Return exactly and only these lines: the first of the listing through the one containing "glue_line = 0.15".

⟨

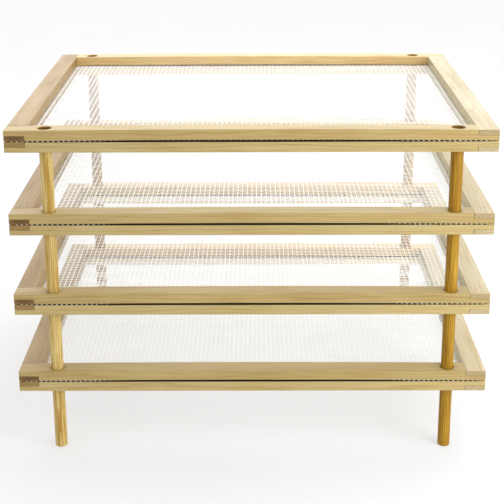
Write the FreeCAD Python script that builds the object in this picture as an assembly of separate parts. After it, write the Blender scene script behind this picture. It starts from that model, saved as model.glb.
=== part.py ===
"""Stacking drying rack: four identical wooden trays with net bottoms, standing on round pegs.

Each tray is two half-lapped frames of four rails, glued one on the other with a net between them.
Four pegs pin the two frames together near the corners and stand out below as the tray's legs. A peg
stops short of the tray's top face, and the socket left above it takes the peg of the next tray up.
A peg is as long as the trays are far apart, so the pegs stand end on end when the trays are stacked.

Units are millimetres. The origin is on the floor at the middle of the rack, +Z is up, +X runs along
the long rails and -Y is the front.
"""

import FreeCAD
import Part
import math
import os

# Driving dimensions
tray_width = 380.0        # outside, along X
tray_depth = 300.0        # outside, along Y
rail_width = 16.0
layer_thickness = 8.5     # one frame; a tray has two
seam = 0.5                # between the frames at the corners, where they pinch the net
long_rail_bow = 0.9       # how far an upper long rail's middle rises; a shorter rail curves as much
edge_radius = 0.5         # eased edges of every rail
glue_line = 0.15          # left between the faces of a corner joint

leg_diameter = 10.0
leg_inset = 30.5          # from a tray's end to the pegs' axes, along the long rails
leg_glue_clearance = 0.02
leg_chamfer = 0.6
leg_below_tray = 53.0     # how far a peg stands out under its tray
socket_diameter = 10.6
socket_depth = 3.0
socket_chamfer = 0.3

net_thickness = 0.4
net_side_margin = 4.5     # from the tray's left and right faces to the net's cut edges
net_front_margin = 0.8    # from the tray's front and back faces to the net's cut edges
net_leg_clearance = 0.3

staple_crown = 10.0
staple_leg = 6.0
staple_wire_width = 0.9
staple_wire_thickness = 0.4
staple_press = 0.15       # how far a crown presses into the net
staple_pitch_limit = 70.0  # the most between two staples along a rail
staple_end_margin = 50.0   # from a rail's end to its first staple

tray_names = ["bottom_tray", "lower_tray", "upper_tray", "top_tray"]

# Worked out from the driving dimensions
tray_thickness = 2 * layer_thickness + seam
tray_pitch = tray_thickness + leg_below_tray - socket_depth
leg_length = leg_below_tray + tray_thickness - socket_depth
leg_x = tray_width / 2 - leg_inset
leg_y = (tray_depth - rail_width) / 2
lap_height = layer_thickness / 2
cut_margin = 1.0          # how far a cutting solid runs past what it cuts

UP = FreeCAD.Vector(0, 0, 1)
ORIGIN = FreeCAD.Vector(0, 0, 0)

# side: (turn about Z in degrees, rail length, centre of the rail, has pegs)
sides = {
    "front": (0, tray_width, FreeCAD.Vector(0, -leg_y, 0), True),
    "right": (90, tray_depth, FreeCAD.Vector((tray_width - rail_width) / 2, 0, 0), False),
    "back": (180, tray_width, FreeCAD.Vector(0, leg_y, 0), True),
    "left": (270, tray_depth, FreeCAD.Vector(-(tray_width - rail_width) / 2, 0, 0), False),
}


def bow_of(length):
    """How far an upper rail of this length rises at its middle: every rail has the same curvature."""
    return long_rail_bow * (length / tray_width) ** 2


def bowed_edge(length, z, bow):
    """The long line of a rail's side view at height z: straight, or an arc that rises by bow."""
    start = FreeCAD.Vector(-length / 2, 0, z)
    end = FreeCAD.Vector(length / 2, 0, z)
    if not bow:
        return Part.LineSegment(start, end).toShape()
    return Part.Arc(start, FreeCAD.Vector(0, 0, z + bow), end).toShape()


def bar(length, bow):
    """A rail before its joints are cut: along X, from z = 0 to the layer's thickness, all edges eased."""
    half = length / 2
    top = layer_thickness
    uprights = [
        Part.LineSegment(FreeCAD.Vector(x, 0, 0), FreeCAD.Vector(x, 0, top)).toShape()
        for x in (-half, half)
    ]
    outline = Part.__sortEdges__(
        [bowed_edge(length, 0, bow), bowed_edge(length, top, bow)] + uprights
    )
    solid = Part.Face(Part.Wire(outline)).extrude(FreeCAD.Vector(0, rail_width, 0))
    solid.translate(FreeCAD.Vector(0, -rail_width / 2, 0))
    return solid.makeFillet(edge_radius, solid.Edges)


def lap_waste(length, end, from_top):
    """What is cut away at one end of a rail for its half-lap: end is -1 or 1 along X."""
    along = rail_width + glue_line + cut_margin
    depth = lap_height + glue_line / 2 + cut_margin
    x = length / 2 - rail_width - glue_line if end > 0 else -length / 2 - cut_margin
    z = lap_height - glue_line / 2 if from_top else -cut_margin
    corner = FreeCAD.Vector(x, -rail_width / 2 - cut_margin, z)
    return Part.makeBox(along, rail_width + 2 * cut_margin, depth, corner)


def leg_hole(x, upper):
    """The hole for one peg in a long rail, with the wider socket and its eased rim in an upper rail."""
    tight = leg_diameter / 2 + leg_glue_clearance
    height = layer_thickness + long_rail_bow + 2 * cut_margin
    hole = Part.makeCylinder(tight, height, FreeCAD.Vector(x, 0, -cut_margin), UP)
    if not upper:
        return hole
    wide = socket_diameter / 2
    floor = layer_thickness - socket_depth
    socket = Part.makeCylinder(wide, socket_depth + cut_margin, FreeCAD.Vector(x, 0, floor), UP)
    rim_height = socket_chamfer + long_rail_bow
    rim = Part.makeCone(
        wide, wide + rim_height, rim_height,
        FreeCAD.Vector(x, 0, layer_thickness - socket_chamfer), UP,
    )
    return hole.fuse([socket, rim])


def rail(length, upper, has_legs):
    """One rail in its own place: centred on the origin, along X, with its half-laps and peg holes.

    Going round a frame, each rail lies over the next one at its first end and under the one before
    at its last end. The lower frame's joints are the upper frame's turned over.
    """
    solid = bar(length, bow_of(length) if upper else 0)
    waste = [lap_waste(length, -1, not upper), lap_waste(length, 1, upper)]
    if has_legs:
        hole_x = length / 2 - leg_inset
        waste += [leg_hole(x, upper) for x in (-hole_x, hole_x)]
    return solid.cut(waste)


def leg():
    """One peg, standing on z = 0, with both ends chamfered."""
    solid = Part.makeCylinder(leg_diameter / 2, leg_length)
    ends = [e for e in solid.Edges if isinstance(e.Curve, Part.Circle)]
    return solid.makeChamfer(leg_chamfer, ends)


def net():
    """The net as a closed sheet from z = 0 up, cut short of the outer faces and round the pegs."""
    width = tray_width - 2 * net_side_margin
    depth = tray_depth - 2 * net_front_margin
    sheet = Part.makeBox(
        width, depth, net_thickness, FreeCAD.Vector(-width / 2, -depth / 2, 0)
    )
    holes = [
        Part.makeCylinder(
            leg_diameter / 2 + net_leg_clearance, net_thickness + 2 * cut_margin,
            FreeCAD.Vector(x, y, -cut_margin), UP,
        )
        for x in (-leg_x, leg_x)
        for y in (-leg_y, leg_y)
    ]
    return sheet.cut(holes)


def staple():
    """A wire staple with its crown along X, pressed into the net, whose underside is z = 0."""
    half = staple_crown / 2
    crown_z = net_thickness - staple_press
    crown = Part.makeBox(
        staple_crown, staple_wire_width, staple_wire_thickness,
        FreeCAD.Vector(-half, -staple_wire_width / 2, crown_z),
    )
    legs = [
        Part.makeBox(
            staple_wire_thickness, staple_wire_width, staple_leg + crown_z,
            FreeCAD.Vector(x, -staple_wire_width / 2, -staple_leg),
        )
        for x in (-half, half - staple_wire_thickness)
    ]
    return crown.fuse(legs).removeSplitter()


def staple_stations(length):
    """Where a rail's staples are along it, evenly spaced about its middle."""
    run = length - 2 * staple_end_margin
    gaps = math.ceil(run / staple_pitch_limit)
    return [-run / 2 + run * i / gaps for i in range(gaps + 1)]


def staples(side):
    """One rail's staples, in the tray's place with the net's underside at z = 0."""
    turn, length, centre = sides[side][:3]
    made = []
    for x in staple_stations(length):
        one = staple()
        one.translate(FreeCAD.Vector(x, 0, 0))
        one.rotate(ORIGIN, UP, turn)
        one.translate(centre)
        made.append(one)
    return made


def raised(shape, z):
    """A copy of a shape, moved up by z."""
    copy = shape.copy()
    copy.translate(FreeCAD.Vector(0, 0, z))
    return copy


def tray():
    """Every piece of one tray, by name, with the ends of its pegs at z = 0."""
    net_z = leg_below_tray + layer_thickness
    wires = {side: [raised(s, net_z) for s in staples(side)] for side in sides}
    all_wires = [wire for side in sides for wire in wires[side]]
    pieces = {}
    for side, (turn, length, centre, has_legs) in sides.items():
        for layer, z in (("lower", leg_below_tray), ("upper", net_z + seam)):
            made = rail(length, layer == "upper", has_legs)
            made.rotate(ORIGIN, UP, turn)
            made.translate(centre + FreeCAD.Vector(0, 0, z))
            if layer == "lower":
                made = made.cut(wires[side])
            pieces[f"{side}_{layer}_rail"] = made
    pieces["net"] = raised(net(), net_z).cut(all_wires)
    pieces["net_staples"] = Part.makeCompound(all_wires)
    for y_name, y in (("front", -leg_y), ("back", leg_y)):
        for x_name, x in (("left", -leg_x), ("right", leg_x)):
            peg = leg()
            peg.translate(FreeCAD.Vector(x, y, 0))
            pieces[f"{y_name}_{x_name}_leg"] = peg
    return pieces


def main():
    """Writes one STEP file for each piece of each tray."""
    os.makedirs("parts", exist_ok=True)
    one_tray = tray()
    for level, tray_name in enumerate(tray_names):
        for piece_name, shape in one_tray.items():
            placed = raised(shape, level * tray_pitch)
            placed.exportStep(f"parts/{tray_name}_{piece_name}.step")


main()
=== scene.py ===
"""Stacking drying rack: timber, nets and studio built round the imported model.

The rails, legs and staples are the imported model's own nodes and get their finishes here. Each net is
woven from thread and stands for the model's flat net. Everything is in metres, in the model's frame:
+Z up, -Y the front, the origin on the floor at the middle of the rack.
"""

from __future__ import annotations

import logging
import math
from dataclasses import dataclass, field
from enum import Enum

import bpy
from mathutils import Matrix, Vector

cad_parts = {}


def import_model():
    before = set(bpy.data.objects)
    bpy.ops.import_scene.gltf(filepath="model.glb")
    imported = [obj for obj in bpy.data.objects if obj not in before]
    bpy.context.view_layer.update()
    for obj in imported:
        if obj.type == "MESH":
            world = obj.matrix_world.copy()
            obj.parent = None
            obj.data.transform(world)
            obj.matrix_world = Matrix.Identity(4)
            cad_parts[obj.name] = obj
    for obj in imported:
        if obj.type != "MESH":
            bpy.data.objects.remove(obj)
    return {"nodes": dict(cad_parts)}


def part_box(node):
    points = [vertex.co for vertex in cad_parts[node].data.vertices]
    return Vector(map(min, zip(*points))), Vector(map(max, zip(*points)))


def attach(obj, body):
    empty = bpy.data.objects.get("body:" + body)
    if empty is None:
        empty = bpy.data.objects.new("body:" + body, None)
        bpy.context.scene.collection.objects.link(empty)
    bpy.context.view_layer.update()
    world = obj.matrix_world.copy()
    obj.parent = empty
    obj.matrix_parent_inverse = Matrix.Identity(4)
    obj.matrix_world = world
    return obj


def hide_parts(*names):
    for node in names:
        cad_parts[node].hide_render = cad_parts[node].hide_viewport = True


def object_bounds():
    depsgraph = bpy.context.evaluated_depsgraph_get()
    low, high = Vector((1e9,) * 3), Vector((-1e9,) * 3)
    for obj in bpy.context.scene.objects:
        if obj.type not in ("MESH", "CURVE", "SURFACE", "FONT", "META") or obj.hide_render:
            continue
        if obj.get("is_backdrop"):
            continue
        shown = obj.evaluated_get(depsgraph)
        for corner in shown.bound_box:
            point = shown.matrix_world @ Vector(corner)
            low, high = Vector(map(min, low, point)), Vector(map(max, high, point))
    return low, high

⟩

Exercise solution:
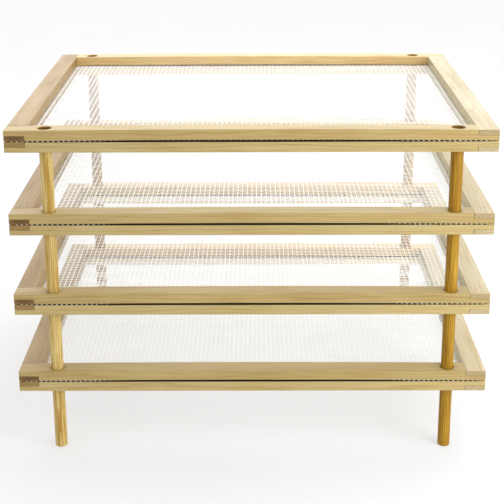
Write the FreeCAD Python script that builds the object in this picture as an assembly of separate parts. After it, write the Blender scene script behind this picture. It starts from that model, saved as model.glb.
=== part.py ===
"""Stacking drying rack: four identical wooden trays with net bottoms, standing on round pegs.

Each tray is two half-lapped frames of four rails, glued one on the other with a net between them.
Four pegs pin the two frames together near the corners and stand out below as the tray's legs. A peg
stops short of the tray's top face, and the socket left above it takes the peg of the next tray up.
A peg is as long as the trays are far apart, so the pegs stand end on end when the trays are stacked.

Units are millimetres. The origin is on the floor at the middle of the rack, +Z is up, +X runs along
the long rails and -Y is the front.
"""

import FreeCAD
import Part
import math
import os

# Driving dimensions
tray_width = 380.0        # outside, along X
tray_depth = 300.0        # outside, along Y
rail_width = 16.0
layer_thickness = 8.5     # one frame; a tray has two
seam = 0.5                # between the frames at the corners, where they pinch the net
long_rail_bow = 0.9       # how far an upper long rail's middle rises; a shorter rail curves as much
edge_radius = 0.5         # eased edges of every rail
glue_line = 0.15          # left between the faces of a corner joint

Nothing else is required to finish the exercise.